While this value is obviously useless as a variable, as it would be invalid in any normal property, it might be read and acted on by Javascript.

  • The initial value of a custom property is an empty value; that is, nothing at all. This initial value has a special interaction with the var() notation.

  • custom properties are ordinary properties, so they can be declared on any element....

    • are resolved with the normal inheritance and cascade rules
    • can be conditional with @media and other conditional rules
    • can be usedin HTML's style attribute
    • can be read or set using the CSSOM
    • etc
  • it's important to note that custom properties resolve any var() functions in their values at computed-value time, which occurs before the value is inherited. In general cyclic dependencies occur only when multiple custom properties on the same element refer to each other;

valid example

  <one><two><three/></two></one>
  one { --foo : 10px; }
  two { --bar : calc(var(--foo) + 10px); }
  three { --foo : calc(var(--bar) + 10px); }

the var() notation : Using Cascading Variblaes

The value of a custom property can be subsitituted into the value of another property with the var() function.

  **var()** = var( <custom-property-name> [, <declaration-value> ]? )
  
  <custom-property-name> - name of custom property to be subsititued.
  <declaration-value> - if provided, is a fallback value used as the substituion value when the referenced custom property is invalid.1

  var(--foo, red, value)

But the var()function cannot be used as property names, selectors, or anything else besides property values.

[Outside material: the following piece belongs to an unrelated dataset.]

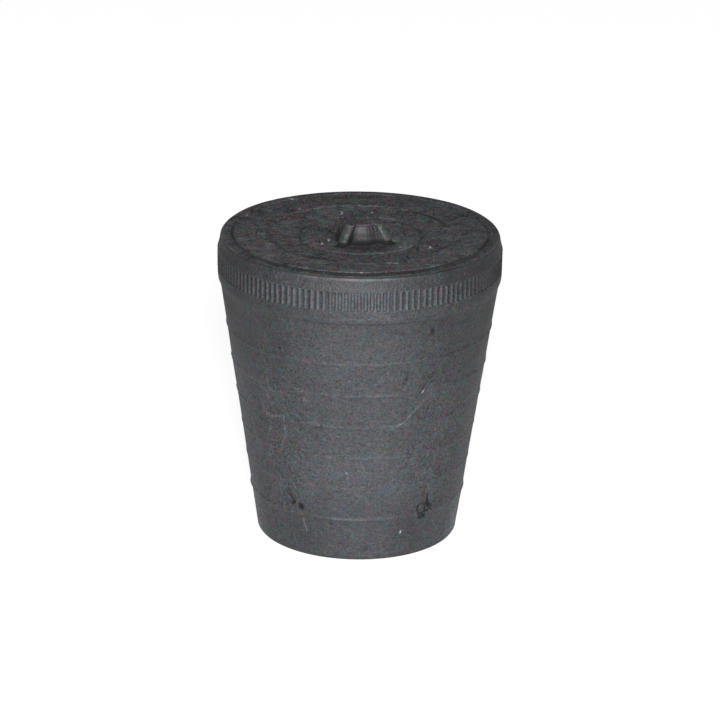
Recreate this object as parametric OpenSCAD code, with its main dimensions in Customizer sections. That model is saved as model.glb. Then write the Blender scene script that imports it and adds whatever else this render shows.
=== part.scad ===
// Tapered rubber stopper: one solid moulding, in millimetres.
// It stands on its narrow end with +Z up. The origin is the centre of the narrow
// end's face, and the front of the stopper faces -Y.

/* [Plug] */
// Diameter of the narrow end, which goes into the opening first
small_d = 36.9; // [24:0.1:39.5]
// Height from the narrow end to the rim
height = 57; // [44:0.5:90]
// Bevel round the edge of the narrow end
foot_bevel = 0.3; // [0.1:0.1:1]

/* [Ring lines on the taper] */
// Number of ring lines
ring_count = 6; // [2:1:7]
// Plain taper below the first ring line, and above the last
ring_margin = 8.5; // [4:0.1:10]
// Width of a ring line
ring_w = 0.9; // [0.4:0.1:1.2]
// How far a ring line stands out of the taper
ring_proud = 0.12; // [0.05:0.01:0.3]

/* [Collar] */
// Diameter of the collar
collar_d = 52; // [43:0.1:80]
// Height of the collar, from its lower lip to the rim
collar_h = 8.5; // [7:0.1:12]
// How far the collar's lower lip stands out of the taper
collar_step = 0.5; // [0.2:0.1:1.5]
// Height of the slope below the lip
lip_h = 1; // [0.3:0.1:1.2]
// How far the plain strip above the lip lies inside the collar's surface
strip_sink = 0.1; // [0.05:0.01:0.2]
// Height of the lip and the plain strip, up to the knurl
strip_h = 2.1; // [1.6:0.1:2.6]
// Height of the knurl
knurl_h = 3.4; // [1:0.1:3.5]
// Number of teeth in the knurl
knurl_count = 142; // [40:1:180]
// Depth of the knurl, from the collar's surface to the roots of its teeth
knurl_depth = 0.55; // [0.25:0.05:0.8]
// How far the tips of the teeth lie inside the collar's surface
knurl_inset = 0.05; // [0.02:0.01:0.15]
// Radius of the rim's rounded edge
rim_round = 0.7; // [0.1:0.1:0.8]

/* [Top] */
// Width of the flat rim, from the collar's surface to the groove inside it
rim_w = 2.7; // [1.5:0.1:3.5]
// Width of the groove inside the rim
rim_groove_w = 0.5; // [0.2:0.1:0.8]
// Depth of the groove inside the rim
rim_groove_depth = 0.3; // [0.1:0.1:1]
// How far the top falls from that groove to the recess
web_fall = 0.2; // [0.05:0.05:1]
// Diameter of the recess
recess_d = 34.4; // [27.6:0.1:34.6]
// Depth of the step at the edge of the recess
recess_step = 0.25; // [0.1:0.05:1]
// Diameter of the round pad in the middle of the recess
pad_d = 22.2; // [17:0.1:24.6]
// Width of the groove round the pad
pad_groove_w = 0.6; // [0.2:0.1:0.8]
// Depth of the groove round the pad
pad_groove_depth = 0.2; // [0.1:0.1:0.6]
// How far the recess falls from its edge to the pad
recess_fall = 0.15; // [0.05:0.05:0.5]

/* [Boss] */
// Diameter of the hub at its foot
hub_foot_d = 8.2; // [7.5:0.1:10]
// Diameter of the hub at its top
hub_top_d = 6.8; // [4:0.1:7.4]
// Height of the hub above the pad
hub_h = 3.2; // [1.5:0.1:6]
// Diameter of the dimple in the hub
dimple_d = 2; // [1:0.1:3]
// Depth of the dimple in the hub
dimple_depth = 0.35; // [0.1:0.05:1]
// Number of ribs round the hub
rib_count = 4; // [2:1:6]
// Thickness of a rib
rib_w = 1.6; // [0.8:0.1:2]
// Distance from the axis to the edge of a rib at the top of the hub
rib_top_r = 4.3; // [3.8:0.05:4.8]
// Distance from the axis to the edge of a rib at its foot
rib_foot_r = 6.8; // [5:0.1:8.1]
// Turn of the ribs about the axis, from the front
rib_turn = -32.5; // [-90:0.5:90]

/* [Hidden] */
rubber = [0.29, 0.30, 0.31];
collar_r = collar_d / 2;
collar_z = height - collar_h;
taper_top_r = collar_r - collar_step;
lip_back = 0.3;
knurl_z = collar_z + strip_h;
knurl_top_z = knurl_z + knurl_h;
knurl_tip_r = collar_r - knurl_inset;
knurl_root_r = collar_r - knurl_depth;
knurl_seat_depth = 1;
knurl_seat_r = knurl_root_r - knurl_seat_depth;
ring_pitch = (collar_z - 2 * ring_margin) / (ring_count - 1);
groove_r = collar_r - rim_w;
web_z = height - web_fall;
recess_z = web_z - recess_step;
pad_z = recess_z - recess_fall;
hub_z = pad_z + hub_h;
rib_lean = atan2(rib_foot_r - rib_top_r, hub_h);
$fn = 96;

// Radius of the plain taper at height z
function taper_r(z) = small_d / 2 + (taper_top_r - small_d / 2) * z / collar_z;

// A point at radius r and angle a
function polar(r, a) = [r * cos(a), r * sin(a)];

// One ring line, centred at height z
function ring_line(z) = [
    [taper_r(z - ring_w / 2), z - ring_w / 2],
    [taper_r(z) + ring_proud, z],
    [taper_r(z + ring_w / 2), z + ring_w / 2]
];

// A V groove of width w and depth d in a floor at height z, from outside to inside
function groove(r, z, w, d) = [[r + w / 2, z], [r, z - d], [r - w / 2, z]];

// Half outline of the taper, from the axis outwards and up to the collar
function taper_outline() = [
    [0, 0],
    [small_d / 2 - foot_bevel, 0],
    [taper_r(foot_bevel), foot_bevel],
    for (i = [0 : ring_count - 1]) each ring_line(ring_margin + i * ring_pitch),
    [taper_top_r, collar_z]
];

// Half outline of the collar, with a seat for the knurl and a rounded rim
function collar_outline() = [
    [collar_r, collar_z + lip_h],
    [collar_r - strip_sink, collar_z + lip_h + lip_back],
    [collar_r - strip_sink, knurl_z],
    [knurl_seat_r, knurl_z],
    [knurl_seat_r, knurl_top_z],
    [collar_r, knurl_top_z],
    for (a = [0 : 22.5 : 90]) [collar_r - rim_round, height - rim_round] + polar(rim_round, a)
];

// Half outline of the top, from the rim inwards to the axis
function top_outline() = concat(
    groove(groove_r, height, rim_groove_w, rim_groove_depth),
    [[recess_d / 2, web_z], [recess_d / 2 - recess_step, recess_z]],
    groove(pad_d / 2, pad_z, pad_groove_w, pad_groove_depth),
    [[hub_foot_d / 2, pad_z], [hub_top_d / 2, hub_z]],
    [[dimple_d / 2, hub_z], [0, hub_z - dimple_depth]]
);

module body() {
    rotate_extrude() polygon(concat(taper_outline(), collar_outline(), top_outline()));
}

// The band of teeth: each one's root, flanks and tip take up shares of its pitch
module knurl() {
    pitch = 360 / knurl_count;
    root_end = 0.14;
    tip_start = 0.46;
    tip_end = 0.68;
    teeth = [
        for (i = [0 : knurl_count - 1]) each [
            polar(knurl_root_r, i * pitch),
            polar(knurl_root_r, (i + root_end) * pitch),
            polar(knurl_tip_r, (i + tip_start) * pitch),
            polar(knurl_tip_r, (i + tip_end) * pitch)
        ]
    ];
    translate([0, 0, knurl_z]) linear_extrude(knurl_h) polygon(teeth);
}

// A buttress with a round outer edge, which leans in from the pad to the hub's top.
// It reaches into the hub, and sinks into the pad.
module rib() {
    sink = 0.3;
    reach = 3;
    length = 2 * (rib_foot_r + hub_h);
    intersection() {
        translate([0, -(rib_foot_r + rib_top_r) / 2, pad_z + hub_h / 2])
            rotate([-rib_lean, 0, 0])
            translate([0, rib_w / 2, -length / 2])
            linear_extrude(length) {
                circle(d = rib_w);
                translate([-rib_w / 2, 0]) square([rib_w, reach]);
            }
        translate([0, 0, pad_z - sink]) cylinder(r = rib_foot_r + rib_w, h = hub_h + sink);
    }
}

module stopper() {
    color(rubber) {
        body();
        knurl();
        for (i = [0 : rib_count - 1]) rotate(rib_turn + i * 360 / rib_count) rib();
    }
}

stopper();
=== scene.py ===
"""A tapered rubber stopper with ring lines, a knurled collar and a ribbed boss on its top.

The stopper stands on its narrow end with +Z up, and its front faces -Y. The classes
below work in millimetres, and the finished mesh is scaled to metres. An azimuth is an
angle in degrees about the axis: 0 is the front, and 90 is the +X side.
"""

import logging
import math
from dataclasses import dataclass
from enum import Enum

import bpy
import numpy as np
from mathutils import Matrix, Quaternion, Vector


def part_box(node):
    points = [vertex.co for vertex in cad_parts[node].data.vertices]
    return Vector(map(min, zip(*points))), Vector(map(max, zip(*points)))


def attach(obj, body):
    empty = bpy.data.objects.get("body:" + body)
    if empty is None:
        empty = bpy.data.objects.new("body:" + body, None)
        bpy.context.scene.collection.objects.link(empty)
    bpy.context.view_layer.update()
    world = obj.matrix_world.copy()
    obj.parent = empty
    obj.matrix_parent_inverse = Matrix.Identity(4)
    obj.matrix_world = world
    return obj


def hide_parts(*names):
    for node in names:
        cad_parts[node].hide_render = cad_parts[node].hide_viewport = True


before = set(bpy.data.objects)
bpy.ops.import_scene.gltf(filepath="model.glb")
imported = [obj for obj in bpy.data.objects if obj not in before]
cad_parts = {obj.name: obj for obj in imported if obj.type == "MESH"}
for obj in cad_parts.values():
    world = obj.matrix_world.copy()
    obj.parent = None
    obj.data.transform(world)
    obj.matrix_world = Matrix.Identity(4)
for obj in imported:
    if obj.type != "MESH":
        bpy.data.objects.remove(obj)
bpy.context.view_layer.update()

MM = 0.001
NODE = "stopper"
Array = np.ndarray
Pair = tuple[float, float]
Triple = tuple[float, float, float]
Colour = tuple[float, float, float, float]
Table = tuple[Pair, ...]
Socket = bpy.types.NodeSocket
Value = float | Socket
log = logging.getLogger(NODE)


class Zone(Enum):
    """The stretches of the skin, each of which is laid flat by itself."""

    FOOT = 0
    SIDE = 1
    TOP = 2
    HUB = 3
    CROWN = 4


def azimuths_of(points: Array) -> Array:
    """Azimuths in degrees, from -180 to 180, of points whose last axis is x, y, z."""
    return np.degrees(np.arctan2(points[..., 0], -points[..., 1]))


def around(radius: Array, azimuth: Array, height: Array) -> Array:
    """Points at some radii, azimuths in degrees and heights, which broadcast.

    Args:
        radius: Distances from the axis.
        azimuth: Azimuths in degrees.
        height: Heights.

    Returns:
        The points, with x, y, z as the last axis.
    """
    turn = np.radians(azimuth)
    parts = np.broadcast_arrays(radius * np.sin(turn), -radius * np.cos(turn), height)
    return np.stack(parts, axis=-1)


def ease(value: Array) -> Array:
    """A smooth step from 0 to 1 as value goes from 0 to 1."""
    part = np.clip(value, 0, 1)
    return part * part * (3 - 2 * part)


def rise(value: Array, start: float | Array, end: float | Array) -> Array:
    """A smooth step from 0 where value is at start to 1 where it is at end."""
    return ease((value - start) / (end - start))


def bead(off: Array, width: float) -> Array:
    """A round bead of some width: 1 at its middle, and 0 at its edges and beyond them."""
    return 0.5 + 0.5 * np.cos(np.pi * np.clip(off / (width / 2), -1, 1))


def hump(value: Array, at: float | Array, width: float) -> Array:
    """1 where value is at some number, and less the more widths it is away from it."""
    return np.exp(-(((value - at) / width) ** 2))


def read_off(table: Table, value: Array) -> Array:
    """The number beside each value in a table of values and numbers, or between two of them."""
    return np.interp(value, *zip(*table))


def apart(azimuth: Array, middle: float) -> Array:
    """Degrees from each azimuth to a middle one, the short way round, below 0 on its left."""
    return (azimuth - middle + 180) % 360 - 180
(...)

  author can't build up a single token where part of it is provided by a variable
  
  .foo {
    --gap: 20;
    margin-top: var(--gap)px;
   }
   
   
   valid example
   
  .foo {
    --gap: 20;
    margin-top: calc(var(--gap) * 1px);
   }
   
    

** var() functions are substitued at computed-value time. If a declaration, once all var() functions are substitued in, is invalid, the declaration is invalid at computed value time.**

Invalid Variables

A declaration can be invalid at computed-value time if it contains a var() that references a custom property with its initail value. When this happens, the computed value of the property is either the property's inherited value or its initial value depending on whether the property is inherited or not, repectively as if the property's value had been specified as the 'unset' keyword.

Variables in Shorthand Properties

The use of var() functions in shorthand properties presents some unique difficulties.

margin : 10px -> margin-top: 10px; margin-left:10px; margin-bottom:10px; margin-right:10px;

If a var() functions is used in a shorthand, however, one can't tell what values are meant to go where; it may in fact be impossible to separate it out at parse time.

To get around this, implementations must fil in longhands with a special, unobservable-to-authors pending-substitution value that indicates the shorthand contains a variable, and thus the longhand's value is pending variable substitution.

APIs

All custom property declarations have the case-insensitive flag set.

Serializing custom Properties

Custom property names must be serialized with the casing as provided by the author.

What's more?

CSS-EXTENSIONS - custom properties can also be used as actual custom properties, parsed by and acted on by script. I'ts expcted that the CSS Extensions spec will expand on these use-cases and make them easier to do.

Fallback - With fallback, the component author can supply defaults, so the app author only needs to supply values for the values for the variables they wish to override.